== RECORDED INFORMATION

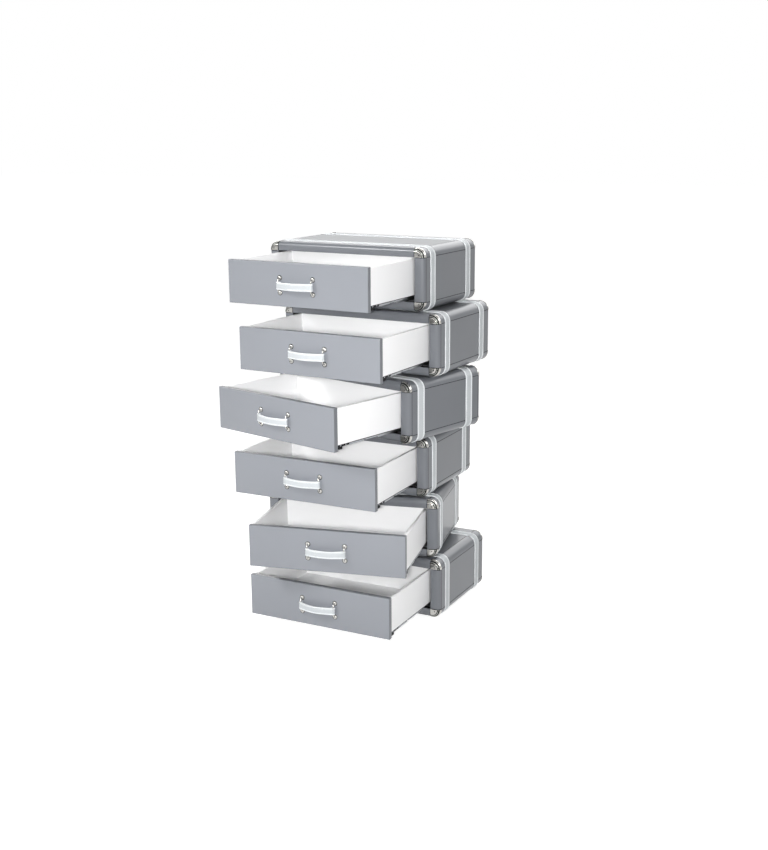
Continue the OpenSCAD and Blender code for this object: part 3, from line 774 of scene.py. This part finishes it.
def cornerCap():
    # one cap, swept a quarter turn about the corner's axis, with its gasket at both ends and its nails
    full, low, steps = capSection(), capSection(capShape["gasketHeight"]), capShape["steps"]
    upright, side, gasket, dark = math.pi / 2, capShape["side"], capShape["gasket"], capFinishes["dark"]

    def loop(section, angle, aside=0.0, down=0.0):
        across, up = math.cos(angle), math.sin(angle)
        return [Vector((r * across - aside, out, r * up - down)) for r, out, kind in section]

    start = [loop(low, 0, 0, gasket), loop(low, 0)]
    plated = [loop(full, upright * k / steps) for k in range(steps + 1)] + [loop(full, upright, side)]
    end = [loop(low, upright, side), loop(low, upright, side + gasket)]
    vertices, faces = loftLoops(start + plated + end)
    count, first, last = len(full), len(start), len(start) + len(plated) - 2
    finishes = [full[k % count][2] if first <= k // count <= last else dark for k in range(len(faces))]
    cap = dict(vertices=vertices, faces=faces, finishes=finishes)
    for reach, degrees, radius in capShape["nails"]:
        angle, out = math.radians(degrees), onCorner(reach, capShape["nailSeat"])[1]
        spot = Vector((reach * math.cos(angle), out, reach * math.sin(angle)))
        head = [(share * radius, high) for share, high in capShape["nailHead"]]
        addForm(cap, turned(head, capShape["nailSides"], Vector((0, 1, 0))), spot, dark)
    return cap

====

* INSTRUCTIONS TO FOLLOW *
Take the material above and return all of it exactly.

* THE SOLUTION *
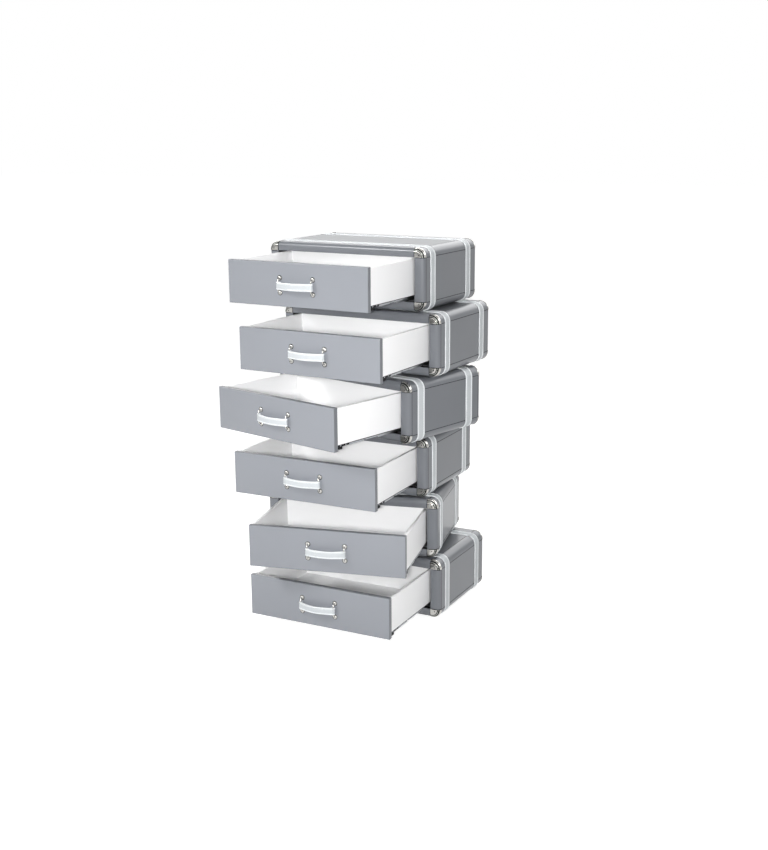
Continue the OpenSCAD and Blender code for this object: part 3, from line 774 of scene.py. This part finishes it.
def cornerCap():
    # one cap, swept a quarter turn about the corner's axis, with its gasket at both ends and its nails
    full, low, steps = capSection(), capSection(capShape["gasketHeight"]), capShape["steps"]
    upright, side, gasket, dark = math.pi / 2, capShape["side"], capShape["gasket"], capFinishes["dark"]

    def loop(section, angle, aside=0.0, down=0.0):
        across, up = math.cos(angle), math.sin(angle)
        return [Vector((r * across - aside, out, r * up - down)) for r, out, kind in section]

    start = [loop(low, 0, 0, gasket), loop(low, 0)]
    plated = [loop(full, upright * k / steps) for k in range(steps + 1)] + [loop(full, upright, side)]
    end = [loop(low, upright, side), loop(low, upright, side + gasket)]
    vertices, faces = loftLoops(start + plated + end)
    count, first, last = len(full), len(start), len(start) + len(plated) - 2
    finishes = [full[k % count][2] if first <= k // count <= last else dark for k in range(len(faces))]
    cap = dict(vertices=vertices, faces=faces, finishes=finishes)
    for reach, degrees, radius in capShape["nails"]:
        angle, out = math.radians(degrees), onCorner(reach, capShape["nailSeat"])[1]
        spot = Vector((reach * math.cos(angle), out, reach * math.sin(angle)))
        head = [(share * radius, high) for share, high in capShape["nailHead"]]
        addForm(cap, turned(head, capShape["nailSides"], Vector((0, 1, 0))), spot, dark)
    return cap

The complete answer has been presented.